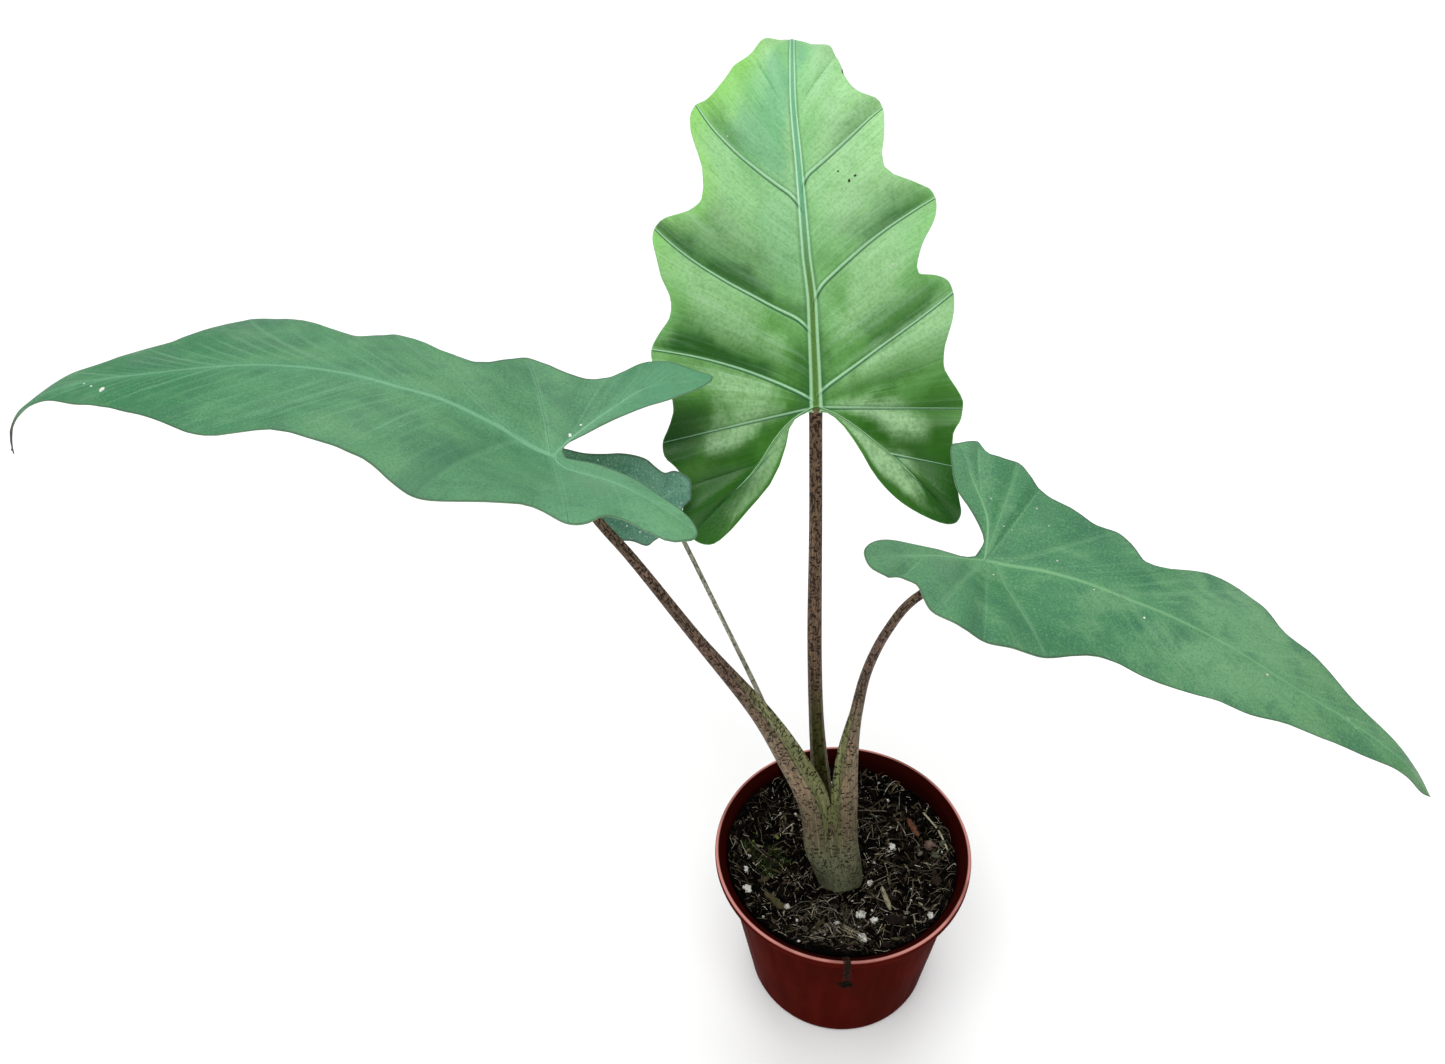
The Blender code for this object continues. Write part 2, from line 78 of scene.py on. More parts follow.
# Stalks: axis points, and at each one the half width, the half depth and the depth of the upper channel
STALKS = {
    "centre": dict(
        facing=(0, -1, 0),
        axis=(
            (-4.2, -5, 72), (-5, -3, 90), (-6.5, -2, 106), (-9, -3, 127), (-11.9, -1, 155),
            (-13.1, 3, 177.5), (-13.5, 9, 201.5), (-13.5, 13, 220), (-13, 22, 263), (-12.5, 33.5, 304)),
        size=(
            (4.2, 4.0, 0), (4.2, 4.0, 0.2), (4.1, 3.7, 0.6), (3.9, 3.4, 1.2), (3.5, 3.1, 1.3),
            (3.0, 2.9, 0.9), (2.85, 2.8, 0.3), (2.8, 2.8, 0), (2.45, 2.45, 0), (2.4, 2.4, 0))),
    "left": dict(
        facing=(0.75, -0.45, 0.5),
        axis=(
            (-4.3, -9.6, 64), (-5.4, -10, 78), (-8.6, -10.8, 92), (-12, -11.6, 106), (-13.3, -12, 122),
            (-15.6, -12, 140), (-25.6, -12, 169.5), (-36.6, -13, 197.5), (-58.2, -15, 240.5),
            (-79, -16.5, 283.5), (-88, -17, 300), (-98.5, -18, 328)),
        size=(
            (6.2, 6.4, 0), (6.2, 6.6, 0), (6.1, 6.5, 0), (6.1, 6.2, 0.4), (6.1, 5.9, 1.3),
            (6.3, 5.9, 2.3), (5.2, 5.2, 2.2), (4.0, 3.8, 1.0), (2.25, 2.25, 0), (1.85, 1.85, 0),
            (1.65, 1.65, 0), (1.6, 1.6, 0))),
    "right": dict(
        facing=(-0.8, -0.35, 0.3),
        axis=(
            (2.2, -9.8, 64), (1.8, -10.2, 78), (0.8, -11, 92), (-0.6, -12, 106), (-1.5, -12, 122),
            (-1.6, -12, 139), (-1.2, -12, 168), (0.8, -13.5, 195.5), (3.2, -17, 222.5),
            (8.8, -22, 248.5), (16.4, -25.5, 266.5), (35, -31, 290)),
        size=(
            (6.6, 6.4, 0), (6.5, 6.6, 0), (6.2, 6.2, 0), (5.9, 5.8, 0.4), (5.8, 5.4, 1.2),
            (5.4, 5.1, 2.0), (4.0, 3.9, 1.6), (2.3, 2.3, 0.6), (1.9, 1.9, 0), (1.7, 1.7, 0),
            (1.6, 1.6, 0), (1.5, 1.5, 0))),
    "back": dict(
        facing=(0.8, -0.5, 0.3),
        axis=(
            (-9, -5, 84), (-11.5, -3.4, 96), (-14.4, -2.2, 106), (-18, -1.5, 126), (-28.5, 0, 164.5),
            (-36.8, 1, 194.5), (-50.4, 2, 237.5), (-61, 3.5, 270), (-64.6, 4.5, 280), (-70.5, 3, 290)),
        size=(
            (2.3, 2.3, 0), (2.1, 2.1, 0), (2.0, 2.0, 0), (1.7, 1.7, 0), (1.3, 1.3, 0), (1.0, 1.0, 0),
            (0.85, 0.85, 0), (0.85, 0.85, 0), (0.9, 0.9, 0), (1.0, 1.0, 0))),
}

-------

* **Task brief**: Go through the listing and print each line exactly as it appears.

* **Completed task**:
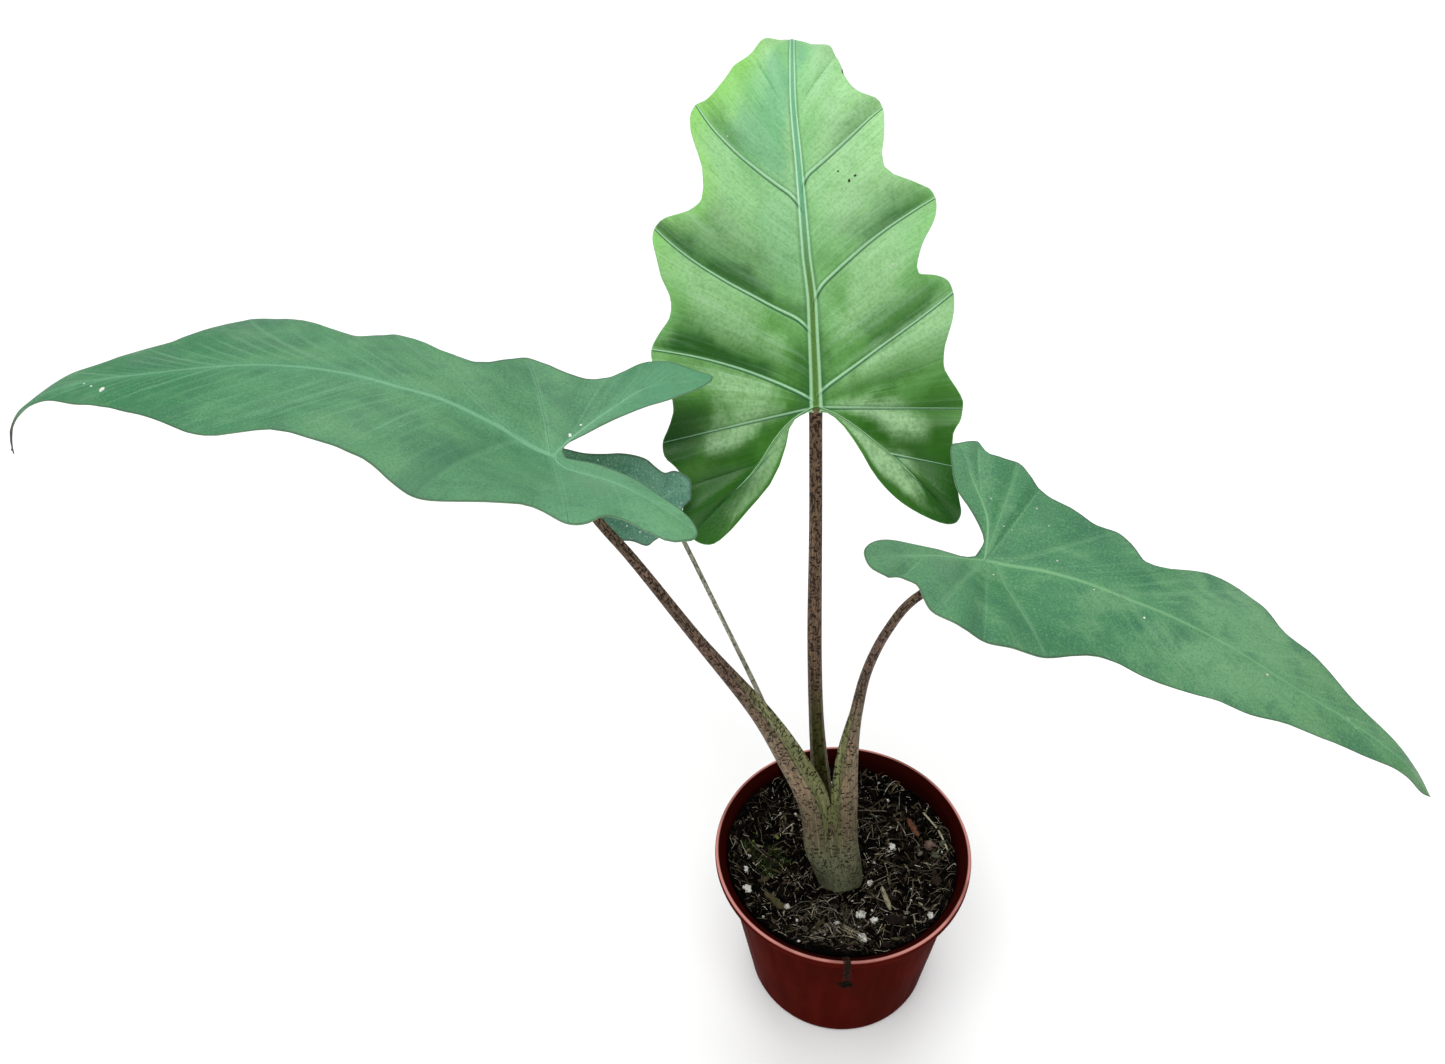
The Blender code for this object continues. Write part 2, from line 78 of scene.py on. More parts follow.
# Stalks: axis points, and at each one the half width, the half depth and the depth of the upper channel
STALKS = {
    "centre": dict(
        facing=(0, -1, 0),
        axis=(
            (-4.2, -5, 72), (-5, -3, 90), (-6.5, -2, 106), (-9, -3, 127), (-11.9, -1, 155),
            (-13.1, 3, 177.5), (-13.5, 9, 201.5), (-13.5, 13, 220), (-13, 22, 263), (-12.5, 33.5, 304)),
        size=(
            (4.2, 4.0, 0), (4.2, 4.0, 0.2), (4.1, 3.7, 0.6), (3.9, 3.4, 1.2), (3.5, 3.1, 1.3),
            (3.0, 2.9, 0.9), (2.85, 2.8, 0.3), (2.8, 2.8, 0), (2.45, 2.45, 0), (2.4, 2.4, 0))),
    "left": dict(
        facing=(0.75, -0.45, 0.5),
        axis=(
            (-4.3, -9.6, 64), (-5.4, -10, 78), (-8.6, -10.8, 92), (-12, -11.6, 106), (-13.3, -12, 122),
            (-15.6, -12, 140), (-25.6, -12, 169.5), (-36.6, -13, 197.5), (-58.2, -15, 240.5),
            (-79, -16.5, 283.5), (-88, -17, 300), (-98.5, -18, 328)),
        size=(
            (6.2, 6.4, 0), (6.2, 6.6, 0), (6.1, 6.5, 0), (6.1, 6.2, 0.4), (6.1, 5.9, 1.3),
            (6.3, 5.9, 2.3), (5.2, 5.2, 2.2), (4.0, 3.8, 1.0), (2.25, 2.25, 0), (1.85, 1.85, 0),
            (1.65, 1.65, 0), (1.6, 1.6, 0))),
    "right": dict(
        facing=(-0.8, -0.35, 0.3),
        axis=(
            (2.2, -9.8, 64), (1.8, -10.2, 78), (0.8, -11, 92), (-0.6, -12, 106), (-1.5, -12, 122),
            (-1.6, -12, 139), (-1.2, -12, 168), (0.8, -13.5, 195.5), (3.2, -17, 222.5),
            (8.8, -22, 248.5), (16.4, -25.5, 266.5), (35, -31, 290)),
        size=(
            (6.6, 6.4, 0), (6.5, 6.6, 0), (6.2, 6.2, 0), (5.9, 5.8, 0.4), (5.8, 5.4, 1.2),
            (5.4, 5.1, 2.0), (4.0, 3.9, 1.6), (2.3, 2.3, 0.6), (1.9, 1.9, 0), (1.7, 1.7, 0),
            (1.6, 1.6, 0), (1.5, 1.5, 0))),
    "back": dict(
        facing=(0.8, -0.5, 0.3),
        axis=(
            (-9, -5, 84), (-11.5, -3.4, 96), (-14.4, -2.2, 106), (-18, -1.5, 126), (-28.5, 0, 164.5),
            (-36.8, 1, 194.5), (-50.4, 2, 237.5), (-61, 3.5, 270), (-64.6, 4.5, 280), (-70.5, 3, 290)),
        size=(
            (2.3, 2.3, 0), (2.1, 2.1, 0), (2.0, 2.0, 0), (1.7, 1.7, 0), (1.3, 1.3, 0), (1.0, 1.0, 0),
            (0.85, 0.85, 0), (0.85, 0.85, 0), (0.9, 0.9, 0), (1.0, 1.0, 0))),
}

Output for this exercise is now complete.